Nunca quise tener hijos, pero cuando me emparejé con mi actual marido, él me dijo que quería ser padre. Yo era grande, tenía 37 años y tomé conciencia de que el reloj biológico avanzaba y que frente a eso no había nada que hacer. Así me decidí por la maternidad, y nació nuestro hijo mayor que dentro de poco va a cumplir cinco años.
Siempre he sido muy cercana a mi hermana y mi marido es hijo único. Creo que eso nos impulsó a tomar la decisión de tener otro hijo, porque no queríamos que se repitiera la historia de José que creció sin hermanos. Lo que no contemplamos fue que vendrían dos más; unas gemelas que llegaron como una sorpresa totalmente inesperada. Ni en mi familia ni en la de José había antecedentes de embarazos múltiples.

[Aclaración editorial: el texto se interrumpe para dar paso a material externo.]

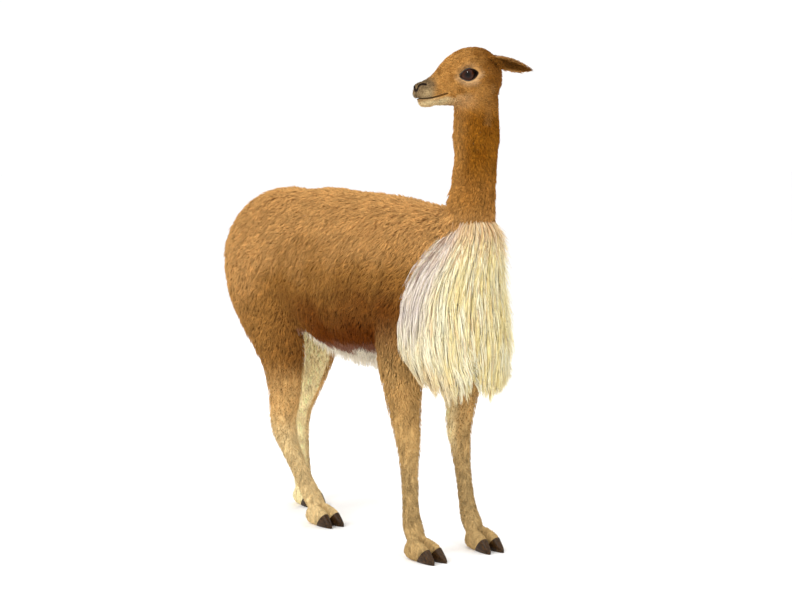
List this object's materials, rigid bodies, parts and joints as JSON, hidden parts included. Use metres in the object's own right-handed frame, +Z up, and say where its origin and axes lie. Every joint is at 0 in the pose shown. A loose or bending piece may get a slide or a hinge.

Cuando me embaracé por segunda vez, mi hijo mayor tenía tres años. Ya tenía un primo de un año con el que rivalizó un poco porque hasta ahí había sido también el único nieto. Muy regaloneado, muy consentido. Lo que él decía, se hacía. Por eso quizá al principio fue difícil acostumbrarnos a la llegada de las gemelas. A esto se sumaba su trastorno expresivo del lenguaje, que se traducía en que no hablaba más de diez palabras. Aunque entendía todo lo que uno le decía, le era imposible expresar sus sentimientos y pensamientos. Pienso que esa fue la principal razón, sumada a que le vinieron a "quitar el trono", que hizo que le fuera tan difícil asumir que ya no era el único.
Al principio fue complicado. Hubo momentos de mucha frustración y rabia que no podía verbalizar y que por eso las manifestaba de otras formas. Se puso más pesado, un poco agresivo con nosotros y en la escuela también. Y claro, la mamá ahora debía cuidar a dos niñas que además habían nacido prematuras y necesitaban atención todo el tiempo. Para tratar de hacerlo más llevadero, con mi marido decidimos repartirnos: él se encargaba del mayor, lo sacaba a andar en bicicleta, a hacer panoramas al aire libre. Le puso más atención y más ojo, pero los niños siempre necesitan a la mamá. Y yo fui una mamá que desapareció repentinamente y pasó de estar muy presente a no estarlo tanto. No me daba el cuero para estar con los tres la misma cantidad y calidad de tiempo que antes.
Conmigo estaba algo enojado, me reclamaba. Pero como no podía decir lo que sentía, manifestaba sus sentimientos pateando cosas, tirando los juguetes, no sabiendo manejar su ira y su rabia. Además, cuando las guaguas son chicas y lo único que hacen es tomar leche y dormir, son muy fomes, así que para él sus hermanas no tenían ninguna gracia. Por suerte no tuve mucho tiempo para angustiarme. Evidentemente reparé en que había un problema y me las arreglé para dedicarle tiempo y estar los dos solos. Darle espacio para salir sin que nadie más nos interrumpiera me permitió de alguna manera retomar la relación que habíamos tenido antes del nacimiento de las gemelas.
A medida de que sus hermanas han ido creciendo -ya tienen un año-, se le fue pasando. Y se fue dando cuenta de que ellas en vez de sus rivales, pueden ser sus amigas. Hoy interactúan, juegan los tres. Y cuando él despierta, lo primero que hace es ir a verlas. Obviamente discuten por los juguetes o por las cosas que pelean todos los niños, pero ahora las mira con amor, como algo que suma más que algo que resta en su vida. Es orgulloso de ellas, siempre que puede cuenta que tiene dos hermanas, y cuando vamos en la calle y la gente nos mira porque les llama la atención que vaya sola con dos guaguas y un niño, él las muestra. Las cuida mucho y me ayuda también. Me avisa si se meten cosas a la boca y cuando vamos en el auto él les va poniendo el chupete, las vigila. Se hace cargo de ellas.
Al principio se me hizo difícil, pero al final los niños son felices con sus hermanos porque son el mejor regalo que uno les puede dar. Ahora que ya es más grande, me ha dicho ´sí po mamá, si una mamá para tres guaguas es mucho trabajo´. Se da cuenta de eso. Y por eso él es una gran ayuda.
Mariluz tiene 42 años y es diseñadora.